Pulitzer Prize winner Hilton Als and Macarthur Fellowship winner Valeria Luiselli among acclaimed authors and poets to headline LitFest, Feb. 23-26.

(AMHERST, Mass., Jan. 26, 2022)—From Feb. 23–26, Amherst College will host the eighth annual LitFest, a literary festival celebrating fiction, nonfiction, poetry and spoken-word performance, along with the College’s extraordinary literary life. This year’s lineup includes Pulitzer Prize winner Hilton Als, MacArthur Fellowship winner Valeria Luiselli, and 2022 National Book Award finalists Meghan O’Rourke and Ingrid Rojas Contreras, among others. 

Since its inception in 2016, more than 30 renowned writers—including Michael Chabon, Natalie Diaz, Masha Gessen, Min Jin Lee, Viet Thanh Nguyen, Zadie Smith and Jesmyn Ward—have participated in LitFest, many as a result of a partnership between Amherst College; its award-winning literary magazine, The Common; and the National Book Foundation (NBF) Presents program. More information about the events, the writers and the livestreams is available at amherst.edu/go/litfest. The 2023 authors’ schedule is as follows (all times are EST):

Friday, Feb. 24
  • Reception and Opening of God Made My Face: A Collective Portrait of James Baldwin, with remarks by Hilton Als; Siddhartha V. Shah, director of the Mead Art Museum; and Jennifer Acker ’00, editor-in-chief of The Common. 6 p.m., Mead Art Museum
  • A Conversation with National Book Award Finalists Meghan O’Rourke and Ingrid Rojas Contreras, with remarks by Amherst President Michael A. Elliott ’92, and Ruth Dickey, executive director of the NBF. Moderated by Dennis Sweeney, lecturer at Amherst College. 7 p.m., Johnson Chapel
Saturday, Feb. 25
  • Emily Dickinson Museum Poetry Event with Victoria Chang and Tyehimba Jess. Noon at the Friendly Reading Room, Frost Library
  • Readings by Amherst Alumni Authors Ted Conover ’80, Catherine Newman ’90, Marti Dumas ’98, Mark Vanhoenacker ’96 and student interns from The Common. 4 p.m., location TBD
  • The Common hosts Valeria Luiselli in Conversation with Acker. 7 p.m., Johnson Chapel 
Sunday, Feb. 26

Additional events include a Spoken Word Slam for students and writing workshops for Amherst College students. The full schedule is now available. This year’s festival coincides with a special exhibition at the Mead Art Museum of God Made My Face, originally organized by Hilton Als for David Zwirner Gallery in 2019 that explores the life, work, and legacy of James Baldwin (1924–1987). In addition, Hilton Als is an Amherst Presidential Scholar and his LitFest conversation is presented as part of the President’s Colloquium on Race and Racism.
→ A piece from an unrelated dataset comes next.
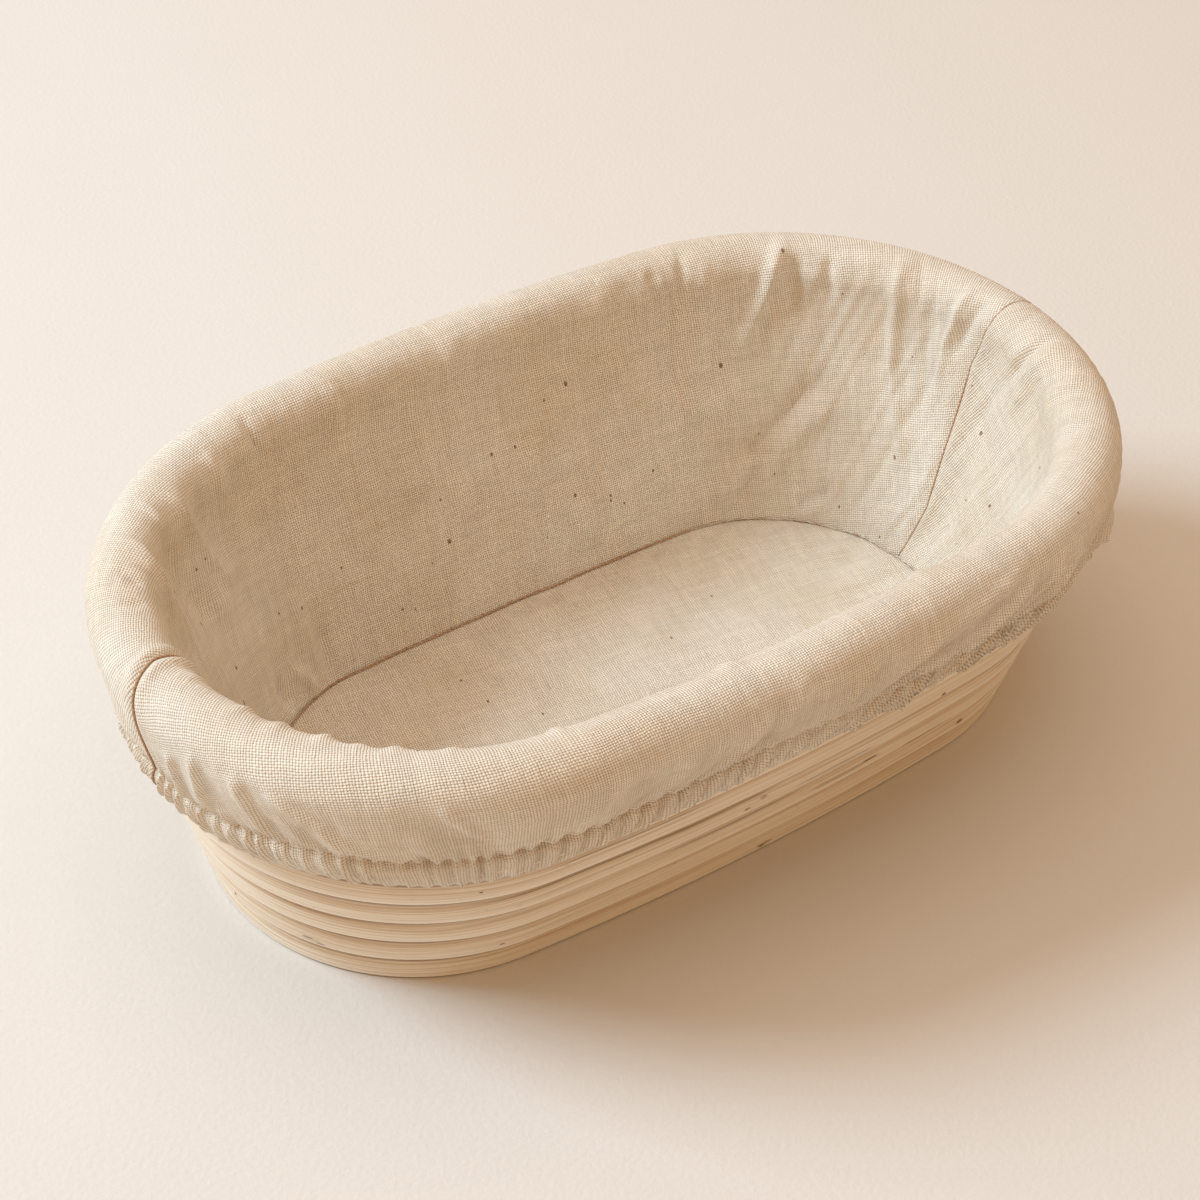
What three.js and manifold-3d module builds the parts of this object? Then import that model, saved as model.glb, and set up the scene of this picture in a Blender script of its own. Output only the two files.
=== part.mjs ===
// Oval proofing basket: cane wound into a base and a flared wall, with a gathered cloth liner.
// Millimetres, +Z up. The origin is the middle of the underside, +X runs along the length.
import * as THREE from "three";
import { mergeVertices } from "three/addons/utils/BufferGeometryUtils.js";
import Module from "manifold-3d";

const wasm = await Module();
wasm.setup();

// Bare basket: a four-arc oval at the foot and a wider one at the mouth.
// A share gives the radius of an oval's end arcs as part of its half width.
const FOOT_HALF_LENGTH = 106.1;
const FOOT_HALF_WIDTH = 52.5;
const FOOT_END_share = 0.955;
const MOUTH_HALF_LENGTH = 123.9;
const MOUTH_HALF_WIDTH = 78;
const MOUTH_END_share = 0.968;
const COURSES = 9;
const COURSE_PITCH = 8.4;

// Wall cane: a rounded band wound round and round, with a short climb in each turn
const CANE_WIDTH = 8;
const CANE_GAP = 0.5;
const CANE_CROWN = 1.4;
const SCARF_COURSE = 6;

// Base cane: the same winding laid flat round a straight middle cane
const HEART_HALF_WIDTH = 4.8;
const BASE_CANE_WIDTH = 7.6;
const BASE_THICKNESS = 6.4;
const BASE_CROWN = 0.8;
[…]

“The authors and the topics they care about couldn't be a more timely or welcome addition to our community this winter,” said Acker, who also directs LitFest. “We can’t wait for LitFest!”

Books featured at LitFest can be purchased in advance from independent retailers Amherst Books (offering a discount on LitFest titles) or Bookshop.org. All registrants will be invited to enter a raffle for a chance to win a book from one of the guest authors.

This year’s festival is sponsored by the Center for Humanistic Inquiry at Amherst College, The Common magazine and The Emily Dickinson Museum and is made possible by the generous support of the Croxton Lecture Fund, established in 1988 by William M. Croxton ’36 in memory of his parents, Ruth L. and Hugh W. Croxton. The fund was established to educate Amherst students and bring renowned speakers to the College. 

About LitFest

In addition to welcoming prestigious writers to campus, LitFest aims to illuminate Amherst’s distinguished literary history and the tradition of creative writing at “the writing college,” as well as the extraordinary resources and opportunities available for current and prospective students, scholars and others. Among the College’s rich offerings are chances to study with renowned faculty and alumni authors; the College’s award-winning literary magazine, The Common, and its Literary Publishing Internship that teaches participating students editorial skills and the ins and outs of publishing; extensive holdings of manuscripts related to Emily Dickinson, Richard Wilbur ’42 and other authors and poets in the College’s archives; and the College-owned Emily Dickinson Museum in downtown Amherst and Folger Shakespeare Library in Washington, D.C. 

About Amherst College

Amherst College prepares students to use ideas to make a difference in the world. Since its founding, in 1821, in Western Massachusetts, Amherst has demonstrated steadfast confidence in the value of the liberal arts and the importance of critical thinking. Today, its financial aid program is among the most substantial in the nation, and its student body among the most diverse. Small classes, an open curriculum and a focus on undergraduate education ensure that leading scholars engage daily with talented, curious students, equipping them for leadership in an increasingly global and complex world.